Exercise description => Only the lines from the one containing "bake_transform(loop)" down to the one containing "fold_face = FRONT_Y", inclusive, are to be quoted exactly.

Available data =>
[BEGIN]

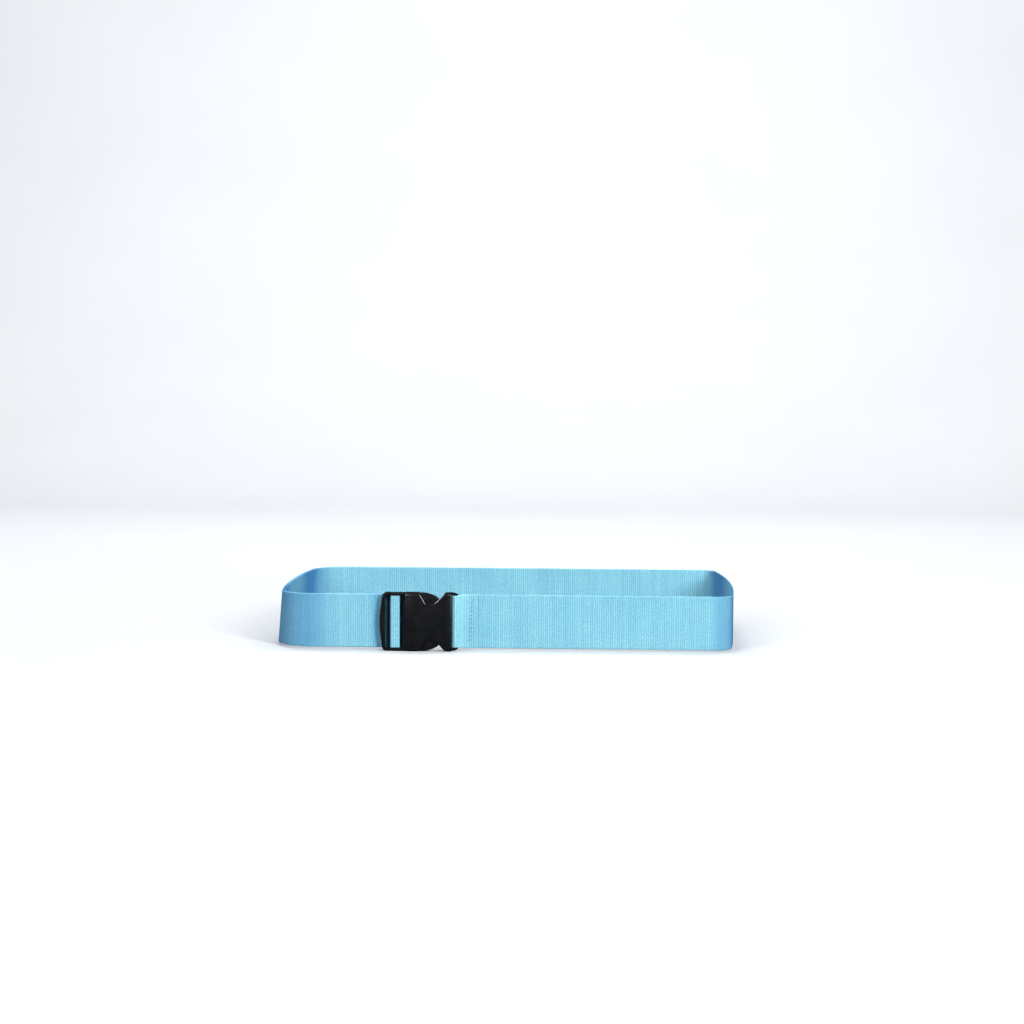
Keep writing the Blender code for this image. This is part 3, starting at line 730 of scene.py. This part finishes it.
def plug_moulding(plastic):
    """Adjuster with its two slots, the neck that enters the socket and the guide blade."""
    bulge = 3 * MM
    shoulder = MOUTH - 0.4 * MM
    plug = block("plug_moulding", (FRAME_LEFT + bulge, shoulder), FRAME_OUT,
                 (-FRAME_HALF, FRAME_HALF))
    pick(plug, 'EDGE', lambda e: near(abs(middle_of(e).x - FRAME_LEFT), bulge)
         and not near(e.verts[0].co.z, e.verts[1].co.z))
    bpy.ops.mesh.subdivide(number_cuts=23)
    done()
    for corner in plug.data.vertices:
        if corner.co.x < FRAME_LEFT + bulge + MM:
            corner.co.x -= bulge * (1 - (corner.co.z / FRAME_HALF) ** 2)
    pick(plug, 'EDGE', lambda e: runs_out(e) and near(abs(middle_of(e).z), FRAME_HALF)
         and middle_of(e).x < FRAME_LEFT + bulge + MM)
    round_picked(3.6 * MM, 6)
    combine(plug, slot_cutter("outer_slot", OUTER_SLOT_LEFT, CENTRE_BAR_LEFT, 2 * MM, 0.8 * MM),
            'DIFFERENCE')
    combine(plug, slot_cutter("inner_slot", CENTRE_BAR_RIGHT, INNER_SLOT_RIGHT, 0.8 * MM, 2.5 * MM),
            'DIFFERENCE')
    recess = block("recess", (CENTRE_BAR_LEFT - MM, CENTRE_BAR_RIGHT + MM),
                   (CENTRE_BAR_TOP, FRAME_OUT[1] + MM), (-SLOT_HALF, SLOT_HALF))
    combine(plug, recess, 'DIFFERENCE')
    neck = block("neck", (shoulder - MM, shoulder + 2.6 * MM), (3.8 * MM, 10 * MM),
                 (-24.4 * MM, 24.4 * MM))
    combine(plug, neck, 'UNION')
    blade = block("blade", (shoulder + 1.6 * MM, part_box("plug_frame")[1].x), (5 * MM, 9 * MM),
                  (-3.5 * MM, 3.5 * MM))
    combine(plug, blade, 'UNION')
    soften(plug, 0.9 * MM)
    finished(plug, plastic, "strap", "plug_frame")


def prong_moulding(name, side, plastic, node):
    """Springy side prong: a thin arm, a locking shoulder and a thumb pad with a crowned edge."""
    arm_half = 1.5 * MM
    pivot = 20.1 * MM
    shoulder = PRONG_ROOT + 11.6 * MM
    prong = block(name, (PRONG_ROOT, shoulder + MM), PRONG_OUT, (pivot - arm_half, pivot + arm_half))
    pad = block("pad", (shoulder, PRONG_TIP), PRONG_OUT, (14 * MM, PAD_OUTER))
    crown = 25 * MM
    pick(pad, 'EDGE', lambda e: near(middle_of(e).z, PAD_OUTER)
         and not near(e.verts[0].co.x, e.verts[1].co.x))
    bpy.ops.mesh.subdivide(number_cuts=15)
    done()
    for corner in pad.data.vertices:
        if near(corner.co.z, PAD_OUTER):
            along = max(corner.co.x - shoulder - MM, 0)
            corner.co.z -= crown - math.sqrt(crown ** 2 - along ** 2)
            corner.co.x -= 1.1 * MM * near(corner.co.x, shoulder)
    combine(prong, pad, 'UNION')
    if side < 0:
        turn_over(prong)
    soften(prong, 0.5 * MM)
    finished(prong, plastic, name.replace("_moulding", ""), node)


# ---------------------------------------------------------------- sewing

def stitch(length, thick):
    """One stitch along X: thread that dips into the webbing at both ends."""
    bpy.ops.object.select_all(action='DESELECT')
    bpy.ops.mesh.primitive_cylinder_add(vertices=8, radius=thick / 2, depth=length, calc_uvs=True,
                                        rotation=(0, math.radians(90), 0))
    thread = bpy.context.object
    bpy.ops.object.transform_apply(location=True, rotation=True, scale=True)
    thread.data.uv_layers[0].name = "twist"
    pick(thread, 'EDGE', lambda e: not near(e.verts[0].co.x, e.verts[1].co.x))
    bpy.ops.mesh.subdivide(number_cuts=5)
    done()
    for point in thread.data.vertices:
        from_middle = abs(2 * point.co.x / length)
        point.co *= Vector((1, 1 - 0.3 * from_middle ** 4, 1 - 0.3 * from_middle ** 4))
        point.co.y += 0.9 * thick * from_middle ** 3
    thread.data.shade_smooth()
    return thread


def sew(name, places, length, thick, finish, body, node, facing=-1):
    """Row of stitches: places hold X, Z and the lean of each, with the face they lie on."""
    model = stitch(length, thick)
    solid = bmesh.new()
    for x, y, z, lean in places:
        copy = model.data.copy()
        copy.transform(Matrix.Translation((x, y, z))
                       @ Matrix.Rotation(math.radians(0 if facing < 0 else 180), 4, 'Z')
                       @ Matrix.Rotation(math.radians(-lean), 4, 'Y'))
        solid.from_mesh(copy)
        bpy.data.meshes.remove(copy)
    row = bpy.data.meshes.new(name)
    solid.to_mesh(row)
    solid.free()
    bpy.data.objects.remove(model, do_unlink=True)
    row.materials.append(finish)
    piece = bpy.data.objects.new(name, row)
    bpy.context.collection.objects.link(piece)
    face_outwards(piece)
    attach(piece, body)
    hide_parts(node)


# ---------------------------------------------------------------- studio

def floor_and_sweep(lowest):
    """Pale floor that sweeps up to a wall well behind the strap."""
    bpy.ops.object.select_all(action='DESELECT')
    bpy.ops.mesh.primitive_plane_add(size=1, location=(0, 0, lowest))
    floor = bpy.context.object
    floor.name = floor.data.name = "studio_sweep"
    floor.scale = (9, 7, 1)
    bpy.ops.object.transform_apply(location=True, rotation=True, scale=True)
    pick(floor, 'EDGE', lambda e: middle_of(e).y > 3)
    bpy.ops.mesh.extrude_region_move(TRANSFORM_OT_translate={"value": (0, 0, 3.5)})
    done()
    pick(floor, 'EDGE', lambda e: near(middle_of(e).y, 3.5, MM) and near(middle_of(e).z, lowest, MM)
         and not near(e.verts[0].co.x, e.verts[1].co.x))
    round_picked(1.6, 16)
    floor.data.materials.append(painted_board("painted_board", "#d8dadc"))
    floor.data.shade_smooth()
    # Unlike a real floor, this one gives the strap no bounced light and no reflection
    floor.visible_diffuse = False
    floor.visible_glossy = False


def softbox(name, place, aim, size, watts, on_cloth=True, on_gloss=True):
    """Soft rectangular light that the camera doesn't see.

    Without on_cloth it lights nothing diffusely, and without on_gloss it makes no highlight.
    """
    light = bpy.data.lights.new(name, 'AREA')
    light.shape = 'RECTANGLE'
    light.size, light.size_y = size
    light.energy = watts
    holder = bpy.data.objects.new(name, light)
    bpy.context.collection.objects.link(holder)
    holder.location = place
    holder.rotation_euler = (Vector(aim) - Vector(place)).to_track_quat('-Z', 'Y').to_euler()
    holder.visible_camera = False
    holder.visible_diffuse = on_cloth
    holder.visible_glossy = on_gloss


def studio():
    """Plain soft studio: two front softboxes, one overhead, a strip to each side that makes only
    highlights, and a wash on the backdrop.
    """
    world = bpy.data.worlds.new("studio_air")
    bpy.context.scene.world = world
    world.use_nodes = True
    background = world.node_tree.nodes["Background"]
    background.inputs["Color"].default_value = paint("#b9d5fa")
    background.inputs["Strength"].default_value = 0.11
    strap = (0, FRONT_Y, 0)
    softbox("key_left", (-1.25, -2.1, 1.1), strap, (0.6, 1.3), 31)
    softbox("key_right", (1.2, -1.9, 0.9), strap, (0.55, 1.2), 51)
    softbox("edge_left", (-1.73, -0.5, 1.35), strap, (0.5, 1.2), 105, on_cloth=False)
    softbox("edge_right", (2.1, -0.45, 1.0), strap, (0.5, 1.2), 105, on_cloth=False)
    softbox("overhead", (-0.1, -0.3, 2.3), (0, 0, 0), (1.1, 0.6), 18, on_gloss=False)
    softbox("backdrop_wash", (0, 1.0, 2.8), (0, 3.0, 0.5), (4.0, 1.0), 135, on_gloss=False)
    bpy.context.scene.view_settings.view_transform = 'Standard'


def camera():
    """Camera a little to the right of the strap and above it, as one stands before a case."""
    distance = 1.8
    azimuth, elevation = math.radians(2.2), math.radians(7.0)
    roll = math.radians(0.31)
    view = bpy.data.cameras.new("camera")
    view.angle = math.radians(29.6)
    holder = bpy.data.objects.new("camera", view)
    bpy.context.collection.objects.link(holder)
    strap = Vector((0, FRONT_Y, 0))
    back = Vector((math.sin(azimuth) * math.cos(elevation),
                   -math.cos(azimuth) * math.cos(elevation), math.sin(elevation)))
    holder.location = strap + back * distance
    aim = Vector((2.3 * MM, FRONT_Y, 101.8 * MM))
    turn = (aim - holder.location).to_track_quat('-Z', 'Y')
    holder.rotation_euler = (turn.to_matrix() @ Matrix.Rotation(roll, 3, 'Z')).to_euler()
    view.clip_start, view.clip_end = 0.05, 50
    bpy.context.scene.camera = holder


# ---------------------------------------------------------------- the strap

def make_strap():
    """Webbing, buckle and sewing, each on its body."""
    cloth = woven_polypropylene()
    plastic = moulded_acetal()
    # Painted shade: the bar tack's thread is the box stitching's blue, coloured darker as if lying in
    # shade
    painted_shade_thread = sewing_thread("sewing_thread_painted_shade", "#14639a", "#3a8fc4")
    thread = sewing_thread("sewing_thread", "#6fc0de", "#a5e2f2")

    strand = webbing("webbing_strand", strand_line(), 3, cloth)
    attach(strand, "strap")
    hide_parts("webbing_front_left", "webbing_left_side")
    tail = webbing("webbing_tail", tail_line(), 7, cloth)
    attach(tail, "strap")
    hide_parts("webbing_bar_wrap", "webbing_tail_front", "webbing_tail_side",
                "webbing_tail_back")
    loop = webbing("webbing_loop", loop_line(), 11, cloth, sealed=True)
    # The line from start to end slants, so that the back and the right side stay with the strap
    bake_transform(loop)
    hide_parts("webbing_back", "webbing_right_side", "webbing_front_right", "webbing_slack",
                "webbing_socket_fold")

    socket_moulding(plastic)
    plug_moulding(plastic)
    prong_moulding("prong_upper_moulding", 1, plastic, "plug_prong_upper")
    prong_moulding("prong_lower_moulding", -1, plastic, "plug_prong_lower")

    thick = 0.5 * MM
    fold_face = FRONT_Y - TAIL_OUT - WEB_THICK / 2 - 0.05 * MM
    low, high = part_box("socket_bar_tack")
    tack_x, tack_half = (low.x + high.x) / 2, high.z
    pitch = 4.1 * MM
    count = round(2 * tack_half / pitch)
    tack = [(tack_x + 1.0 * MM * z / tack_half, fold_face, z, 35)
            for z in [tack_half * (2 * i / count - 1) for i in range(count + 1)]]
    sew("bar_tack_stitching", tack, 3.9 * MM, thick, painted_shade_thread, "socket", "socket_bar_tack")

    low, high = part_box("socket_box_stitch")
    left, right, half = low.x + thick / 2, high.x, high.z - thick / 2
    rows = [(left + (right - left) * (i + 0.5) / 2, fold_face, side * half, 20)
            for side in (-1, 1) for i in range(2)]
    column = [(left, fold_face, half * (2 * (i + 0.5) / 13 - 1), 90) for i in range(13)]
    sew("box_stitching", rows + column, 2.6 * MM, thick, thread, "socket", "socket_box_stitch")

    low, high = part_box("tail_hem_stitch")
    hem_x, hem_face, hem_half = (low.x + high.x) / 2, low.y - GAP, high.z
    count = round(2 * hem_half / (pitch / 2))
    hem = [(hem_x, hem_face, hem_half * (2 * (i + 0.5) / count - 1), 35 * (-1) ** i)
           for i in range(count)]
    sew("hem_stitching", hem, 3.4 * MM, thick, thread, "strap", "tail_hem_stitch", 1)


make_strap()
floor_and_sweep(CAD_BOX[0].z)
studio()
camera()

[END]

Written response =>
    bake_transform(loop)
    hide_parts("webbing_back", "webbing_right_side", "webbing_front_right", "webbing_slack",
                "webbing_socket_fold")

    socket_moulding(plastic)
    plug_moulding(plastic)
    prong_moulding("prong_upper_moulding", 1, plastic, "plug_prong_upper")
    prong_moulding("prong_lower_moulding", -1, plastic, "plug_prong_lower")

    thick = 0.5 * MM
    fold_face = FRONT_Y - TAIL_OUT - WEB_THICK / 2 - 0.05 * MM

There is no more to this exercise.